## Start Data section
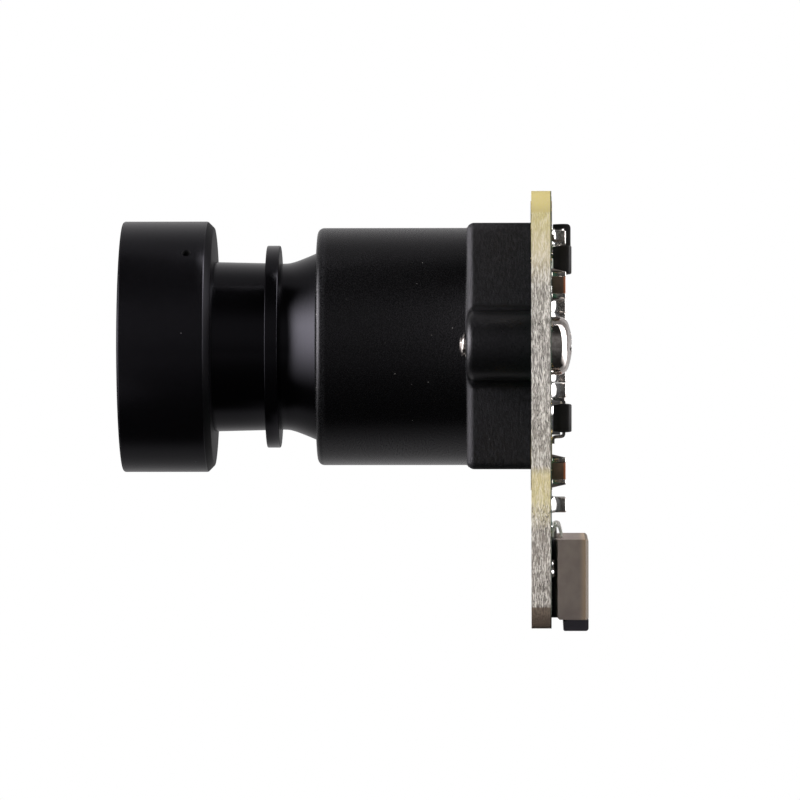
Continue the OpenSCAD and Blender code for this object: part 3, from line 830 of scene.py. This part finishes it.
def chip_point(centre, along_x, out, up, across):
    """A point out along a chip part, up from the board and across the part."""
    if along_x:
        return Vector((centre.x + out, BOARD_BACK + up, centre.z + across))
    return Vector((centre.x + across, BOARD_BACK + up, centre.z + out))


def chip_box(bm, chip, l0, l1, w, h0, h1, bevel, steps=3):
    """A rounded box from l0 to l1 along the chip, w wide, from h0 to h1 above the board."""
    block(bm, chip_point(*chip, l0, h0, -w / 2), chip_point(*chip, l1, h1, w / 2), bevel, steps)


def fillet(bm, chip, end, side, w, h, reach, lean, hollow=1.6):
    """Solder drawn up the end of a chip part: hollow or straight in profile, rounded across."""
    rows, columns = 10, 10
    grid = []
    for i in range(rows + 1):
        t = i / rows
        row = []
        for j in range(columns + 1):
            v = 2 * j / columns - 1
            belly = sqrt(max(0.0, 1 - 0.86 * abs(v) ** 2.6)) * (1 - 0.08 * lean * v)
            out = reach * belly * (1 - t) ** hollow + 0.003
            up = h * (1 - 0.22 * v * v + 0.06 * lean * v) * t ** (hollow * 0.95) + 0.004
            half = w / 2 * (1.08 - 0.14 * t)
            row.append(bm.verts.new(chip_point(*chip, side * (end + out), up, half * v)))
        grid.append(row)
    bridge(bm, grid, wrap=False)
    for j, wing in ((0, -1), (columns, 1)):
        foot = bm.verts.new(chip_point(*chip, side * end, 0.004, w / 2 * 1.08 * wing))
        bm.faces.new([foot] + [grid[i][j] for i in range(rows + 1)])


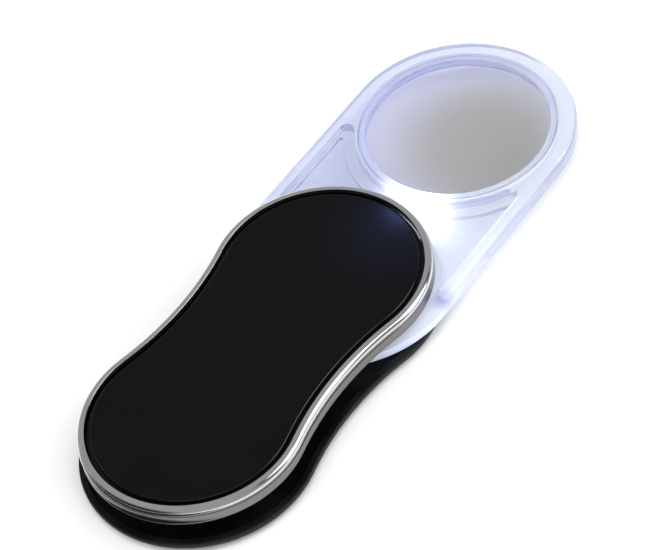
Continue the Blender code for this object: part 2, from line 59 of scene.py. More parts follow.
# %% [markdown]
# ## Sizes
#
# The handle is an hourglass: two round lobes joined by a concave waist. The bezel's box gives the
# lobes' spacing, and the swing joint gives the pivot. The few sizes that a box can't tell, such as the
# lobes' and the waist's radii and how deep the pockets are, are named here in millimetres.


# %% Read the driving sizes
def box_mm(node):
    """Lowest and highest corner of a node at rest, in millimetres."""
    low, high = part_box(node)
    return np.array(low) / MM, np.array(high) / MM


bezel_low, bezel_high = box_mm("bezel")
shell_low, shell_high = box_mm("shell")
frame_low, frame_high = box_mm("lens_frame")
panel_low, panel_high = box_mm("panel")
cover_low, cover_high = box_mm("top_cover")
lens_low, lens_high = box_mm("lens")
ring_low, ring_high = box_mm("lens_ring")
cap_low, cap_high = box_mm("battery_cap")
slip_low, slip_high = box_mm("slip_ring")
washer_low, washer_high = box_mm("wave_washer")

LOBE_RADIUS, WAIST_RADIUS, BEZEL_SPREAD = 24.6, 79.8, 1.9
FRONT_LOBE_Y = bezel_high[1] - LOBE_RADIUS - BEZEL_SPREAD
REAR_LOBE_Y = bezel_low[1] + LOBE_RADIUS + BEZEL_SPREAD
LOBE_SPACING = FRONT_LOBE_Y - REAR_LOBE_Y
PIVOT_Y = next(j for j in frame["joints"] if j["name"] == "frame_swing")["pos_m"][1] / MM
FRAME_RADIUS = frame_high[0]
LENS_Y = frame_high[1] - FRAME_RADIUS
HEEL_Y = frame_low[1] + FRAME_RADIUS


def spread(high):
    """How far a piece of the handle stands outside the line that all its outlines follow."""
    return high[1] - FRONT_LOBE_Y - LOBE_RADIUS


print(f"lobes {LOBE_SPACING:.1f} mm apart, lens centre at y {LENS_Y:.1f}")
print(f"the shell stands {spread(shell_high):.2f} mm outside the panel's line")

# %% [markdown]
# ## Outlines and skins
#
# Nearly every piece is a profile carried round an outline. An outline is a function of one number,
# the distance by which it stands outside its own line, and returns the same count of points each
# time. A profile is a list of (distance, height) pairs. Stacking the outlines gives a grid of points,
# and neighbours in the grid make the faces, so no loop over vertices is needed.


# %% Outlines as arrays
def arc(x, y, radius, start, end, steps, last=False):
    """Points (x + r cos a, y + r sin a) for evenly spaced a, in degrees; the end point only if last."""
    turn = np.radians(np.linspace(start, end, steps + 1))[: None if last else -1]
    return np.column_stack([x + radius * np.cos(turn), y + radius * np.sin(turn)])


def handle_outline(offset):
    """Two lobe arcs and two waist arcs that meet in common tangents, at a distance outside the line."""
    half = LOBE_SPACING / 2
    waist_x = math.sqrt((LOBE_RADIUS + WAIST_RADIUS) ** 2 - half**2)
    tilt = math.degrees(math.atan2(half, waist_x))
    middle = (FRONT_LOBE_Y + REAR_LOBE_Y) / 2
    lobe, waist = LOBE_RADIUS + offset, WAIST_RADIUS - offset
    return np.vstack(
        [
            arc(0, FRONT_LOBE_Y, lobe, -tilt, 180 + tilt, 120),
            arc(-waist_x, middle, waist, tilt, -tilt, 40),
            arc(0, REAR_LOBE_Y, lobe, 180 - tilt, 360 + tilt, 120),
            arc(waist_x, middle, waist, 180 + tilt, 180 - tilt, 40),
        ]
    )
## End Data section
Your goal |
Extract every record and return it verbatim.

Response to the task |
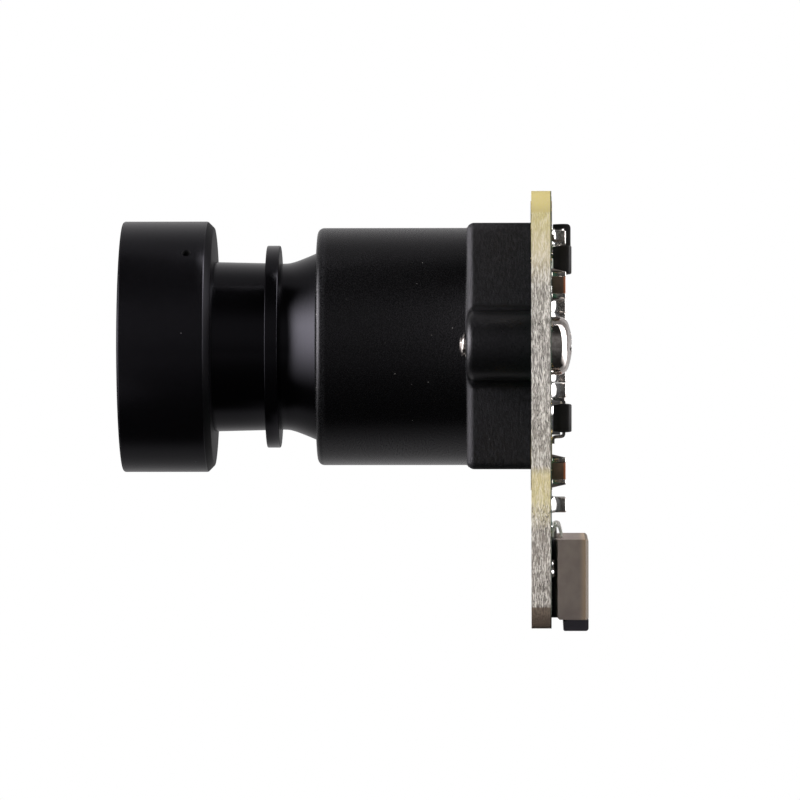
Continue the OpenSCAD and Blender code for this object: part 3, from line 830 of scene.py. This part finishes it.
def chip_point(centre, along_x, out, up, across):
    """A point out along a chip part, up from the board and across the part."""
    if along_x:
        return Vector((centre.x + out, BOARD_BACK + up, centre.z + across))
    return Vector((centre.x + across, BOARD_BACK + up, centre.z + out))


def chip_box(bm, chip, l0, l1, w, h0, h1, bevel, steps=3):
    """A rounded box from l0 to l1 along the chip, w wide, from h0 to h1 above the board."""
    block(bm, chip_point(*chip, l0, h0, -w / 2), chip_point(*chip, l1, h1, w / 2), bevel, steps)


def fillet(bm, chip, end, side, w, h, reach, lean, hollow=1.6):
    """Solder drawn up the end of a chip part: hollow or straight in profile, rounded across."""
    rows, columns = 10, 10
    grid = []
    for i in range(rows + 1):
        t = i / rows
        row = []
        for j in range(columns + 1):
            v = 2 * j / columns - 1
            belly = sqrt(max(0.0, 1 - 0.86 * abs(v) ** 2.6)) * (1 - 0.08 * lean * v)
            out = reach * belly * (1 - t) ** hollow + 0.003
            up = h * (1 - 0.22 * v * v + 0.06 * lean * v) * t ** (hollow * 0.95) + 0.004
            half = w / 2 * (1.08 - 0.14 * t)
            row.append(bm.verts.new(chip_point(*chip, side * (end + out), up, half * v)))
        grid.append(row)
    bridge(bm, grid, wrap=False)
    for j, wing in ((0, -1), (columns, 1)):
        foot = bm.verts.new(chip_point(*chip, side * end, 0.004, w / 2 * 1.08 * wing))
        bm.faces.new([foot] + [grid[i][j] for i in range(rows + 1)])


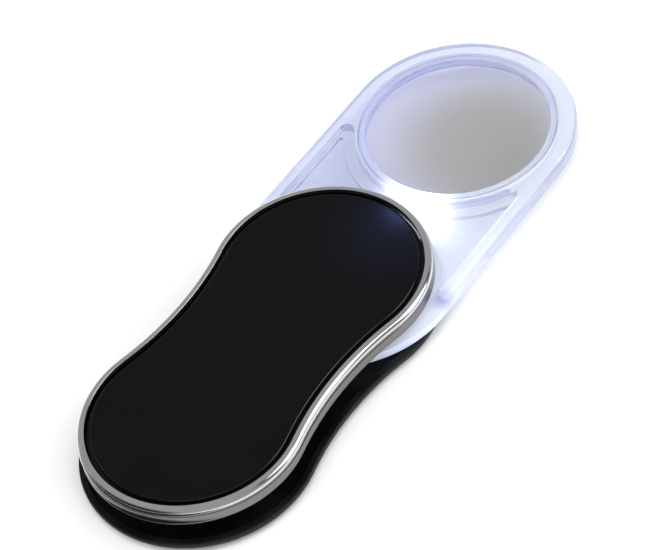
Continue the Blender code for this object: part 2, from line 59 of scene.py. More parts follow.
# %% [markdown]
# ## Sizes
#
# The handle is an hourglass: two round lobes joined by a concave waist. The bezel's box gives the
# lobes' spacing, and the swing joint gives the pivot. The few sizes that a box can't tell, such as the
# lobes' and the waist's radii and how deep the pockets are, are named here in millimetres.


# %% Read the driving sizes
def box_mm(node):
    """Lowest and highest corner of a node at rest, in millimetres."""
    low, high = part_box(node)
    return np.array(low) / MM, np.array(high) / MM


bezel_low, bezel_high = box_mm("bezel")
shell_low, shell_high = box_mm("shell")
frame_low, frame_high = box_mm("lens_frame")
panel_low, panel_high = box_mm("panel")
cover_low, cover_high = box_mm("top_cover")
lens_low, lens_high = box_mm("lens")
ring_low, ring_high = box_mm("lens_ring")
cap_low, cap_high = box_mm("battery_cap")
slip_low, slip_high = box_mm("slip_ring")
washer_low, washer_high = box_mm("wave_washer")

LOBE_RADIUS, WAIST_RADIUS, BEZEL_SPREAD = 24.6, 79.8, 1.9
FRONT_LOBE_Y = bezel_high[1] - LOBE_RADIUS - BEZEL_SPREAD
REAR_LOBE_Y = bezel_low[1] + LOBE_RADIUS + BEZEL_SPREAD
LOBE_SPACING = FRONT_LOBE_Y - REAR_LOBE_Y
PIVOT_Y = next(j for j in frame["joints"] if j["name"] == "frame_swing")["pos_m"][1] / MM
FRAME_RADIUS = frame_high[0]
LENS_Y = frame_high[1] - FRAME_RADIUS
HEEL_Y = frame_low[1] + FRAME_RADIUS


def spread(high):
    """How far a piece of the handle stands outside the line that all its outlines follow."""
    return high[1] - FRONT_LOBE_Y - LOBE_RADIUS


print(f"lobes {LOBE_SPACING:.1f} mm apart, lens centre at y {LENS_Y:.1f}")
print(f"the shell stands {spread(shell_high):.2f} mm outside the panel's line")

# %% [markdown]
# ## Outlines and skins
#
# Nearly every piece is a profile carried round an outline. An outline is a function of one number,
# the distance by which it stands outside its own line, and returns the same count of points each
# time. A profile is a list of (distance, height) pairs. Stacking the outlines gives a grid of points,
# and neighbours in the grid make the faces, so no loop over vertices is needed.


# %% Outlines as arrays
def arc(x, y, radius, start, end, steps, last=False):
    """Points (x + r cos a, y + r sin a) for evenly spaced a, in degrees; the end point only if last."""
    turn = np.radians(np.linspace(start, end, steps + 1))[: None if last else -1]
    return np.column_stack([x + radius * np.cos(turn), y + radius * np.sin(turn)])


def handle_outline(offset):
    """Two lobe arcs and two waist arcs that meet in common tangents, at a distance outside the line."""
    half = LOBE_SPACING / 2
    waist_x = math.sqrt((LOBE_RADIUS + WAIST_RADIUS) ** 2 - half**2)
    tilt = math.degrees(math.atan2(half, waist_x))
    middle = (FRONT_LOBE_Y + REAR_LOBE_Y) / 2
    lobe, waist = LOBE_RADIUS + offset, WAIST_RADIUS - offset
    return np.vstack(
        [
            arc(0, FRONT_LOBE_Y, lobe, -tilt, 180 + tilt, 120),
            arc(-waist_x, middle, waist, tilt, -tilt, 40),
            arc(0, REAR_LOBE_Y, lobe, 180 - tilt, 360 + tilt, 120),
            arc(waist_x, middle, waist, 180 + tilt, 180 - tilt, 40),
        ]
    )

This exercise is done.